I don't think the Saturn's notorious programming difficulty stems from its choice of primitive. It's much more to do with the complex and convoluted system architecture. I think we can assume that all 3D engines are hard for most people on paper. Quads don't inherently provide "cleaner" 3D. What the engine does with a 4-sided primitive has no bearing on resolution or anti-aliasing. Texture wrapping is a standard feature of almost any 3D engine. Again, it's not the technique that caused the issues - it's the implementation within the limits of the Playstation's hardware. Disclaimer: I'm not qualified to talk with assurance on the above, so any genuine experts are welcome to tear down everything I've posted.
Playstation had issues with polygon seams/warping since the hardware had no floating point unit. This issue can be see in the DS which has some of the newer hw features like z-buffer & AA. Yet it still has warping since there is no hw floating point. (floating point is simply the .01 of 1.01) Also someone brough up tekken being on a HDD in arcades. All namco system 11/12 boards used rom chips (i owned a few of them plus have seen all the tekken boards).
Yes, but if i remember right the game itself (Tekken 3) was on the rom boards and just the stage backgrounds were stored on disk. Like i said though, i could be wrong
THIS. That's what I was recalling in my previous post.
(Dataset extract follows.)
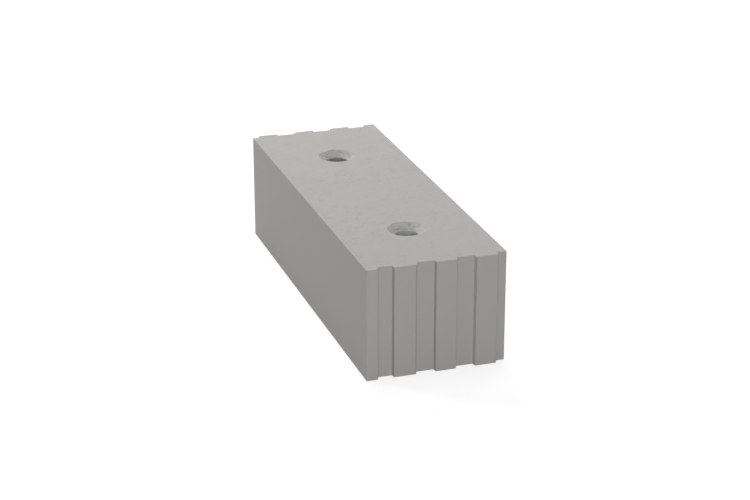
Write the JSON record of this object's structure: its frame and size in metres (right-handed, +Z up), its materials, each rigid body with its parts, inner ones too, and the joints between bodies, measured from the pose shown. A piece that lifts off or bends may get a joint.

Of course, I still don't know the full of it, though The Scribe and others have contributed tremedously.
@Trenton_net + 1080Peter i think you guys are correct, iirc the psx only supported integer texture coordinates and even worse i think only integer screen space vertices (subbie would probably know for sure). another big side effect of this is it can cause polygons to have jagged motion, ie poly edges and textures won't move as smoothly and can jump around a bit (like texture warp it's most noticable when close to the camera). i think this was worse than the lack of any z-buffer, aa/filtering, or perspective correctness. mainly because the psx could have accepted and used these values in some fixed point format rather than just having you throw the factional parts away, and it probably would not have had a very large impact on performance by comparison. regarding the quads, as you guys probably already know the psx and saturn both had texture warp due to their affine texturing (non-perspective correct). the psx rendered textured quads as 2 separately textured triangles, and with affine mapping the warp from both of them together at certain angles can clash which will cause it to be more noticeable. if i had to guess i would say the saturn may have had a different warping effect due to how it rendered quads (maybe less noticeable?). so there could be some truth behind that statement from the scribe. maybe someone who is familiar with how the saturn works internally can comment on that one
lol..the N64's secret of "antialiasing" was blurring to sheer death and sometimes even beyond of that. take a PSone and hook it via antenna signal to an old drifted 80s tv and you will get about the same result.
good point Tatsujin...apart from that, we don't have to forget the CRAPPY SOUND almost all games got on N64... for the audio, CD is CD
I absolutely LOVE upgrade peripherals. 64DD, BSX, GBPlayer, MEGA CD, every single one of them made the console manlier in an official way!
yeah..to my very pleasure, it was the only system ever in history of whole mankind that could relish the great success of its several add-ons.
Well, yeah, it only supports integer texture coordinates, but then what'd you expect from a chip designed in 1994 with a maximum texture size of 256x256 (which was probably not used all too often). The GTE (the chip that conveniently did all the 3D math) indeed did not do floating point math, but fixed point, where a fraction is 'implied' in a 32-bit integer by implicitly shifting the decimal point. I'm not sure how much bits the GTE devoted to fraction, but it definitely wasn't just integers. In fact, the Saturn's DSP was used in the same way as it had no real FPU either. Also, it is worth noting that every PC 3D game used fixed point until, I think, the first Quake game used the FPU for that. And madhatter & Alchy: the 'warping' is indeed due to the hardware not using perspective-correct texture mapping, which I think requires a single DIV per pixel, rather, it uses an approximation which 'warps' the textures up close or at certain angles of view.